The object at hand was well over 18 inches tall.  The harp our gentleman is leaning against has no strings ( must be some sort of subliminal “I hate Classical music” thing there) and for the life of me, I just couldn’t figure out what a person might do with him.  Maybe he is just dying to be made into a lamp?  Nope, that would push it right over the top.  For now, we will hope he spent most of his life relegated to a dark corner.

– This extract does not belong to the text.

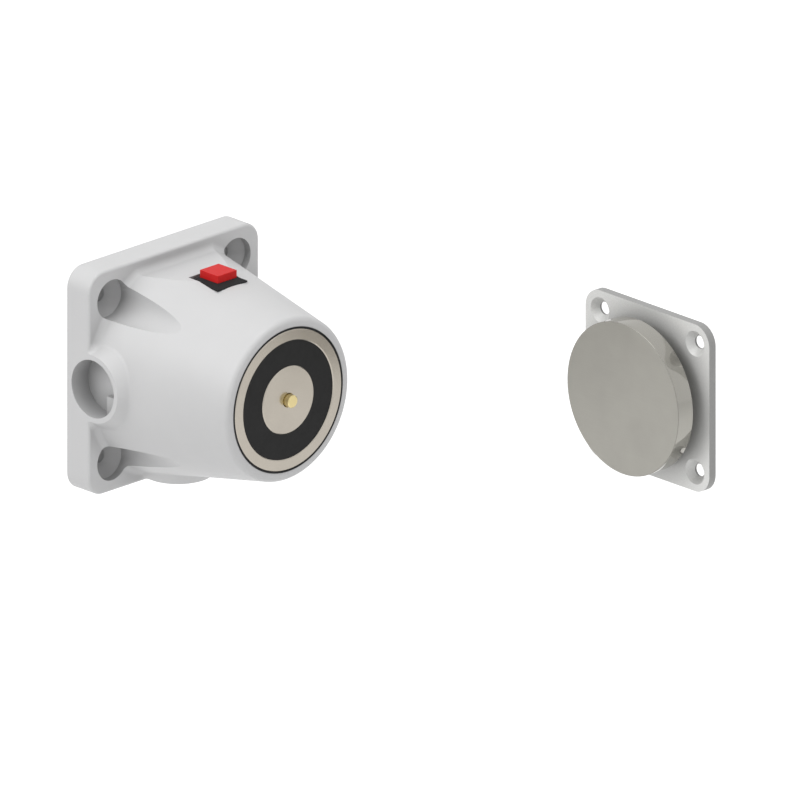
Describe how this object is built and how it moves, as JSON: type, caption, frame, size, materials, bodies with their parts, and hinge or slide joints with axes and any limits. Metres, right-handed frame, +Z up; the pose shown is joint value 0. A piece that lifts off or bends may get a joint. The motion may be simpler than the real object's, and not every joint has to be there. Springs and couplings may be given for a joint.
{
  "type": "electromagnetic door lock",
  "caption": "Wall-mounted electromagnetic door lock: conical moulded housing with pot magnet and release button, and a ball-jointed disc keeper on a door plate.",
  "frame": {"origin": "centre of the magnet unit's wall face, on the magnet's axis", "axes": "+X out of the wall along the magnet's axis, +Z up; the keeper's disc faces -Y, as on a door standing open at a right angle"},
  "size_m": [0.1736, 0.1363, 0.08],
  "materials": {
    "housing_plastic": "fine satin moulding",
    "pot_steel": "ground, satin nickel",
    "black_resin": "smooth cast resin",
    "black_sleeve": "moulded",
    "spool_plastic": "moulded",
    "copper_wire": "enamelled winding",
    "plated_steel": "bright zinc",
    "spring_steel": "drawn wire",
    "brass": "turned",
    "black_plastic": "moulded",
    "red_plastic": "moulded",
    "tinned_metal": "tinned",
    "board_green": "coated laminate",
    "block_grey": "moulded",
    "lead_red": "insulation",
    "lead_black": "insulation",
    "plate_paint": "fine matt coat",
    "disc_nickel": "satin nickel",
    "white_nylon": "moulded"
  },
  "bodies": {
    "root": {"housing": "housing_plastic", "magnet_pot": "pot_steel", "coil_bobbin": "spool_plastic", "coil_winding": "copper_wire", "potting_ring": "black_resin", "pot_sleeve": "black_sleeve", "pot_screws": "plated_steel", "ejector_spring": "spring_steel", "ejector_plug": "plated_steel", "button_bezel": "black_plastic", "button_spring": "spring_steel", "switch_contacts": "tinned_metal", "circuit_board": "board_green", "board_screws": "plated_steel", "terminal_block": "block_grey", "terminal_screws": "plated_steel", "suppressor_diode": "black_plastic", "coil_leads": "lead_red", "switch_leads": "lead_black", "armature_plate": "plate_paint", "ball_stud": "plated_steel"},
    "release_button": {"release_button": "red_plastic"},
    "ejector_pin": {"ejector_pin": "brass"},
    "ball_liner": {"ball_liner": "white_nylon"},
    "keeper": {"keeper_disc": "disc_nickel", "liner_retainer": "plated_steel"}
  },
  "joints": [
    {"name": "button_press", "type": "slide", "parent": "root", "child": "release_button", "axis": [0, 0, -1], "range_m": [0, 0.002], "stiffness_N_per_m": 800, "deforming": ["button_spring"]},
    {"name": "pin_press", "type": "slide", "parent": "root", "child": "ejector_pin", "axis": [-1, 0, 0], "range_m": [0, 0.0023], "stiffness_N_per_m": 1500, "deforming": ["ejector_spring"]},
    {"name": "keeper_tilt", "type": "hinge", "parent": "root", "child": "ball_liner", "pos_m": [0.1436, 0.0861, 0], "axis": [1, 0, 0], "range_deg": [-5, 5]},
    {"name": "keeper_swing", "type": "hinge", "parent": "ball_liner", "child": "keeper", "pos_m": [0.1436, 0.0861, 0], "axis": [0, 0, 1], "range_deg": [-5, 5]}
  ]
}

This next item is the opposite of the indolent gentleman above.  Again, why would someone want to look at this day after day?  Oh yeah, right. they didn’t–that’s why she is at a thrift store.  May I present:

the Mother of the Children of the Corn.  With her stern expression. and hand clenched around her rod, which is thankfully missing, you just knew there were no spoiled children in her home.  I was thinking of taking her home and doing a reenactment of the Salem witch burnings in my backyard; much better than the idea of her living in someone’s home and terrorizing more children.

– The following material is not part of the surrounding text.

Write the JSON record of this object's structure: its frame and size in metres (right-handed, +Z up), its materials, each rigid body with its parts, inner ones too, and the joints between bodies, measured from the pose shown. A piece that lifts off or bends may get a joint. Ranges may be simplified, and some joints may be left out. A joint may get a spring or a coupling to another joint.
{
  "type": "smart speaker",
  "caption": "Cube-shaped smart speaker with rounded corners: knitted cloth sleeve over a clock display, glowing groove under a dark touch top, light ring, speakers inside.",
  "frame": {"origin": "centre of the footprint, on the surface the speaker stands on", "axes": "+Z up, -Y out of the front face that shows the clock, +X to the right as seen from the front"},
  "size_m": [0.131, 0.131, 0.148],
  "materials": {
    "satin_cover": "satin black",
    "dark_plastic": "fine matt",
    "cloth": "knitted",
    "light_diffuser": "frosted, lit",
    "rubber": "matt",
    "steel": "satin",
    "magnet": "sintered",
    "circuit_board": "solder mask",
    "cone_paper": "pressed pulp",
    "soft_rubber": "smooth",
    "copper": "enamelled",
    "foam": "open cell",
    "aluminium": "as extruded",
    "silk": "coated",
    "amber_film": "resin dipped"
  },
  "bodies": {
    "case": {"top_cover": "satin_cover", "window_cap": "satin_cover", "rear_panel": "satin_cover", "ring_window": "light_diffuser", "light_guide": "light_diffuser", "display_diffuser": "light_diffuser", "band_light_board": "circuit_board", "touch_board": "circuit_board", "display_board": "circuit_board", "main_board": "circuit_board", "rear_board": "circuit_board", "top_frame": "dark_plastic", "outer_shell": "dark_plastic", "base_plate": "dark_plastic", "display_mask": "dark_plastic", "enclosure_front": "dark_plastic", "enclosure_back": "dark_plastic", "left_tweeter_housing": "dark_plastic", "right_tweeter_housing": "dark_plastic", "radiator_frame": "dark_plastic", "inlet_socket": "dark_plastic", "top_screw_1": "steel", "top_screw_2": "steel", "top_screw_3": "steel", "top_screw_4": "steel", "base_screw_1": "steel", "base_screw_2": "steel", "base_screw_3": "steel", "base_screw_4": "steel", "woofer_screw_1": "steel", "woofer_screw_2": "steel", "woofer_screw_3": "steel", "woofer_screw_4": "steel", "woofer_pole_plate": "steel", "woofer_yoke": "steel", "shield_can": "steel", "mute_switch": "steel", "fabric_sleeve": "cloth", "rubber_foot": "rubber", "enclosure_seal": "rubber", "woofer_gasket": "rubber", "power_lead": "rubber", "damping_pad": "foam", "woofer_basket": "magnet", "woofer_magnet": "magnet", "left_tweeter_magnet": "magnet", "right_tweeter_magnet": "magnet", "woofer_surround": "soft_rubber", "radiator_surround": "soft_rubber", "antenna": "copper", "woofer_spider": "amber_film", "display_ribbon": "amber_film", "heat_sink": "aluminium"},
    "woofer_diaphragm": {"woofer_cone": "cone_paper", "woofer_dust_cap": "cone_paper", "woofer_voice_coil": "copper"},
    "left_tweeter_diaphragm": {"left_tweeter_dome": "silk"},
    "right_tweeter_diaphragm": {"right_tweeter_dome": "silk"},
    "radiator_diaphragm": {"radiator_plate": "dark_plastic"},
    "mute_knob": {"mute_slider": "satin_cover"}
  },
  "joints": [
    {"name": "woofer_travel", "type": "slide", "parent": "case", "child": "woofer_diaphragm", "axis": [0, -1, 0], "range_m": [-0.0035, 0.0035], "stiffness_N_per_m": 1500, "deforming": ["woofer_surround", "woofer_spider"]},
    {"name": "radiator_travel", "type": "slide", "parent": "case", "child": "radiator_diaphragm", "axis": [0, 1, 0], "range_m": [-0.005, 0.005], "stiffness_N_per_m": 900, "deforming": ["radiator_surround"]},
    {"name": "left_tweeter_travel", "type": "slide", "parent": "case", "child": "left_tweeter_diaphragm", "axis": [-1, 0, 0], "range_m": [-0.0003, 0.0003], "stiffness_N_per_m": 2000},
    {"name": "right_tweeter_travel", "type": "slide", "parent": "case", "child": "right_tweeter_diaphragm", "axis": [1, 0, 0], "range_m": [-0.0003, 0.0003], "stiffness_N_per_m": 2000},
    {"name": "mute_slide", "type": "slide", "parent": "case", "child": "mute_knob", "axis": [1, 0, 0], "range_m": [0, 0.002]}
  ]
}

And finally, thank goodness, there was this beautiful picture which its previous owner brutalized by painting white:

This is an improvement only if the original color were gold, which it probably was.  I’m sorry everyone, but the only place that all of these golden cherubs, pictures, and doodads will truly look at home is in a palace, or a brothel!  The rest of us, in our middle class homes, have no business trying to decorate with gold as an accent color.  I will grant some exceptions:  heirlooms passed down from those crazy Victorians, homemade presents from children that you just can’t hide, or items made of real gold.